== Stored rows ==

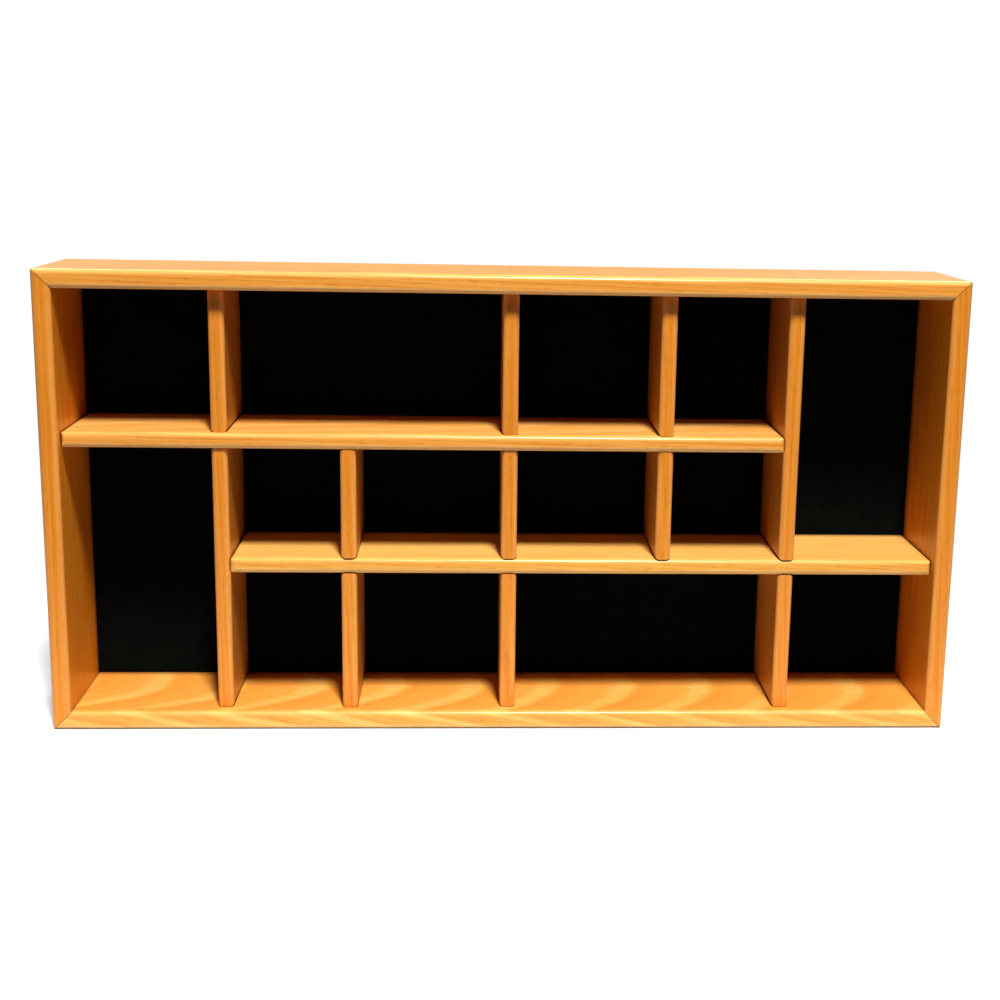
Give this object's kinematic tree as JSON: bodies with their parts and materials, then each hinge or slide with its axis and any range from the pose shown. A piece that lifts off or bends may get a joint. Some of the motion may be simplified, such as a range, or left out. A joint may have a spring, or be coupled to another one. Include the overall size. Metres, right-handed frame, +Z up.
{
  "type": "fishing lure display case",
  "caption": "Open-fronted wooden display case with mitred frame, shelves and dividers forming felt-backed compartments for fishing lures; stands on its base or hangs by swinging rings.",
  "frame": {"origin": "middle of the bottom face that the case stands on", "axes": "+X along the width to the right seen from the front, +Y to the back, +Z up; the front faces -Y"},
  "size_m": [0.61, 0.094, 0.3097],
  "materials": {
    "frame_oak": "gloss varnish",
    "divider_oak": "gloss varnish",
    "felt": "matte",
    "plywood": "bare",
    "dowel_wood": "bare",
    "nail_steel": "bright",
    "hanger_steel": "zinc plated",
    "rubber": "matte"
  },
  "bodies": {
    "case": {"top_rail": "frame_oak", "bottom_rail": "frame_oak", "left_stile": "frame_oak", "right_stile": "frame_oak", "upper_shelf": "divider_oak", "lower_shelf": "divider_oak", "left_tall_divider": "divider_oak", "right_tall_divider": "divider_oak", "top_left_divider": "divider_oak", "top_center_divider": "divider_oak", "top_right_divider": "divider_oak", "middle_left_divider": "divider_oak", "middle_center_divider": "divider_oak", "middle_right_divider": "divider_oak", "bottom_left_divider": "divider_oak", "bottom_center_divider": "divider_oak", "bottom_right_divider": "divider_oak", "felt_lining": "felt", "back_panel": "plywood", "corner_brads": "nail_steel", "stile_brads": "nail_steel", "top_rail_brads": "nail_steel", "bottom_rail_brads": "nail_steel", "through_dowels": "dowel_wood", "blind_dowels": "dowel_wood", "panel_pins": "nail_steel", "left_hanger_strap": "hanger_steel", "right_hanger_strap": "hanger_steel", "hanger_screws": "hanger_steel", "wall_bumpers": "rubber"},
    "left_ring": {"left_hanger_ring": "hanger_steel"},
    "right_ring": {"right_hanger_ring": "hanger_steel"}
  },
  "joints": [
    {"name": "left_ring_swing", "type": "hinge", "parent": "case", "child": "left_ring", "pos_m": [-0.1902, 0.0469, 0.2897], "axis": [1, 0, 0], "range_deg": [0, 180]},
    {"name": "right_ring_swing", "type": "hinge", "parent": "case", "child": "right_ring", "pos_m": [0.1917, 0.0469, 0.2897], "axis": [1, 0, 0], "range_deg": [0, 180]}
  ]
}
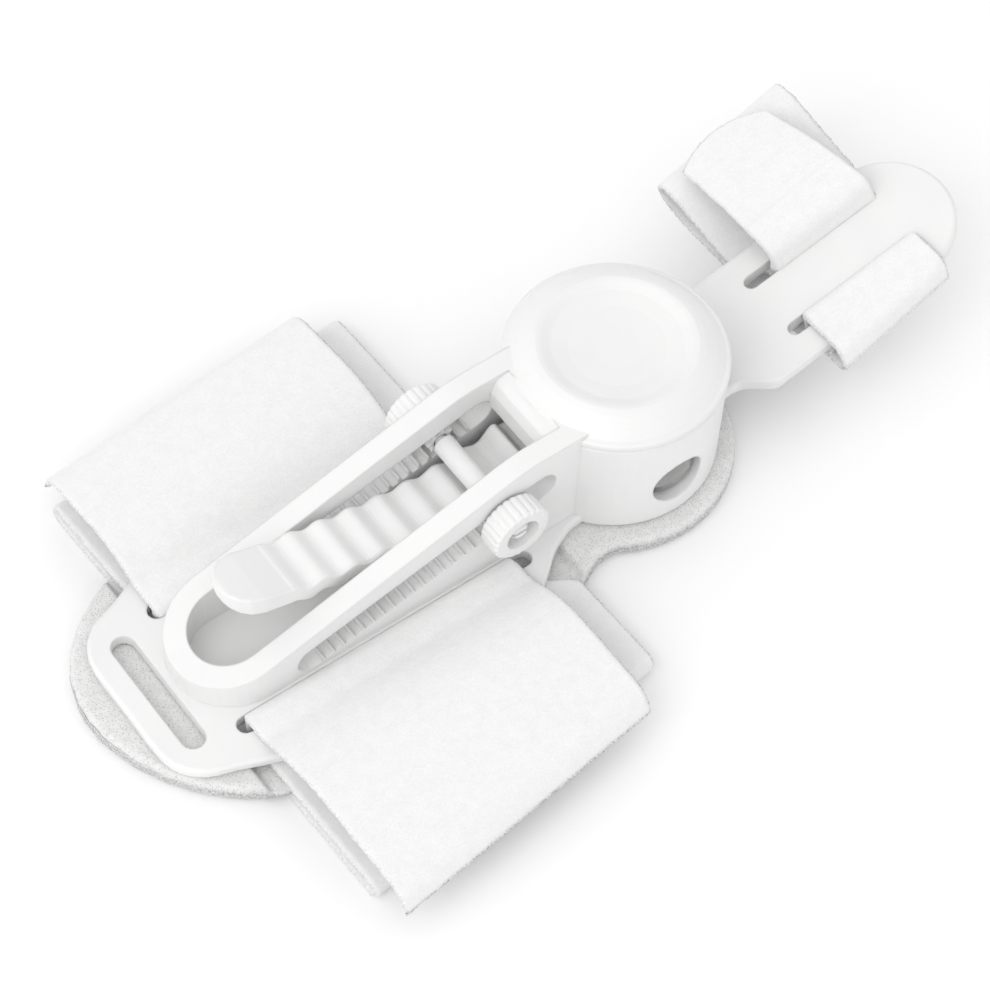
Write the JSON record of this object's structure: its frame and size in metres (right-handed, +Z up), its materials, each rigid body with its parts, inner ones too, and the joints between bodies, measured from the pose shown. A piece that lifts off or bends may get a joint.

== Your goal ==
Output every entry shown above, exactly.

== Exercise result ==
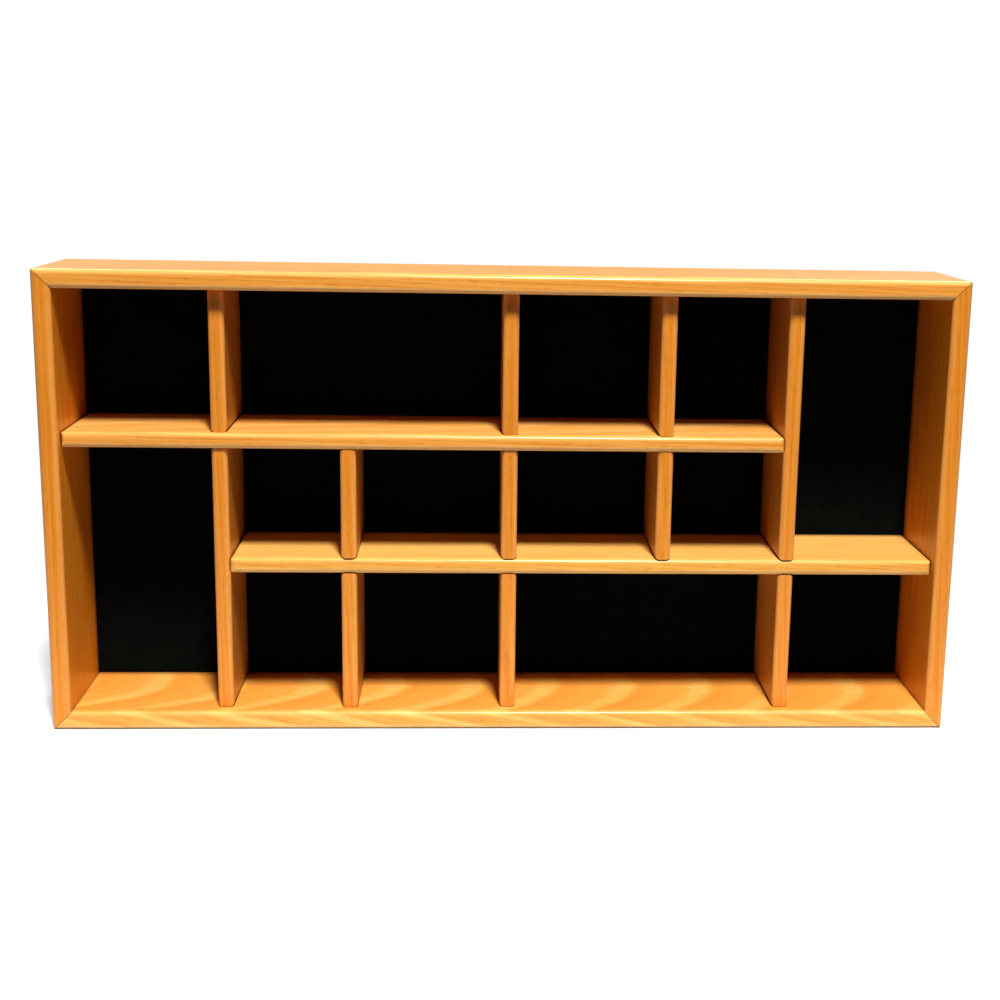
Give this object's kinematic tree as JSON: bodies with their parts and materials, then each hinge or slide with its axis and any range from the pose shown. A piece that lifts off or bends may get a joint. Some of the motion may be simplified, such as a range, or left out. A joint may have a spring, or be coupled to another one. Include the overall size. Metres, right-handed frame, +Z up.
{
  "type": "fishing lure display case",
  "caption": "Open-fronted wooden display case with mitred frame, shelves and dividers forming felt-backed compartments for fishing lures; stands on its base or hangs by swinging rings.",
  "frame": {"origin": "middle of the bottom face that the case stands on", "axes": "+X along the width to the right seen from the front, +Y to the back, +Z up; the front faces -Y"},
  "size_m": [0.61, 0.094, 0.3097],
  "materials": {
    "frame_oak": "gloss varnish",
    "divider_oak": "gloss varnish",
    "felt": "matte",
    "plywood": "bare",
    "dowel_wood": "bare",
    "nail_steel": "bright",
    "hanger_steel": "zinc plated",
    "rubber": "matte"
  },
  "bodies": {
    "case": {"top_rail": "frame_oak", "bottom_rail": "frame_oak", "left_stile": "frame_oak", "right_stile": "frame_oak", "upper_shelf": "divider_oak", "lower_shelf": "divider_oak", "left_tall_divider": "divider_oak", "right_tall_divider": "divider_oak", "top_left_divider": "divider_oak", "top_center_divider": "divider_oak", "top_right_divider": "divider_oak", "middle_left_divider": "divider_oak", "middle_center_divider": "divider_oak", "middle_right_divider": "divider_oak", "bottom_left_divider": "divider_oak", "bottom_center_divider": "divider_oak", "bottom_right_divider": "divider_oak", "felt_lining": "felt", "back_panel": "plywood", "corner_brads": "nail_steel", "stile_brads": "nail_steel", "top_rail_brads": "nail_steel", "bottom_rail_brads": "nail_steel", "through_dowels": "dowel_wood", "blind_dowels": "dowel_wood", "panel_pins": "nail_steel", "left_hanger_strap": "hanger_steel", "right_hanger_strap": "hanger_steel", "hanger_screws": "hanger_steel", "wall_bumpers": "rubber"},
    "left_ring": {"left_hanger_ring": "hanger_steel"},
    "right_ring": {"right_hanger_ring": "hanger_steel"}
  },
  "joints": [
    {"name": "left_ring_swing", "type": "hinge", "parent": "case", "child": "left_ring", "pos_m": [-0.1902, 0.0469, 0.2897], "axis": [1, 0, 0], "range_deg": [0, 180]},
    {"name": "right_ring_swing", "type": "hinge", "parent": "case", "child": "right_ring", "pos_m": [0.1917, 0.0469, 0.2897], "axis": [1, 0, 0], "range_deg": [0, 180]}
  ]
}
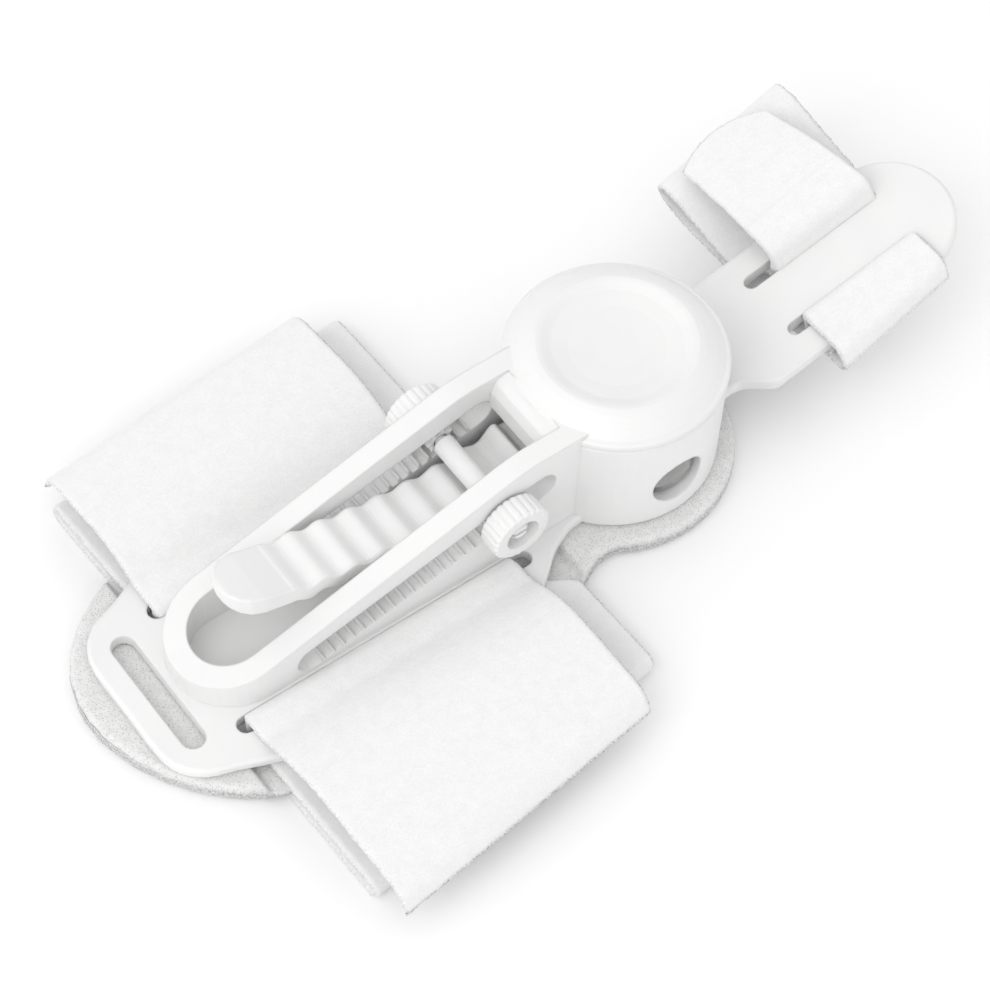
Write the JSON record of this object's structure: its frame and size in metres (right-handed, +Z up), its materials, each rigid body with its parts, inner ones too, and the joints between bodies, measured from the pose shown. A piece that lifts off or bends may get a joint.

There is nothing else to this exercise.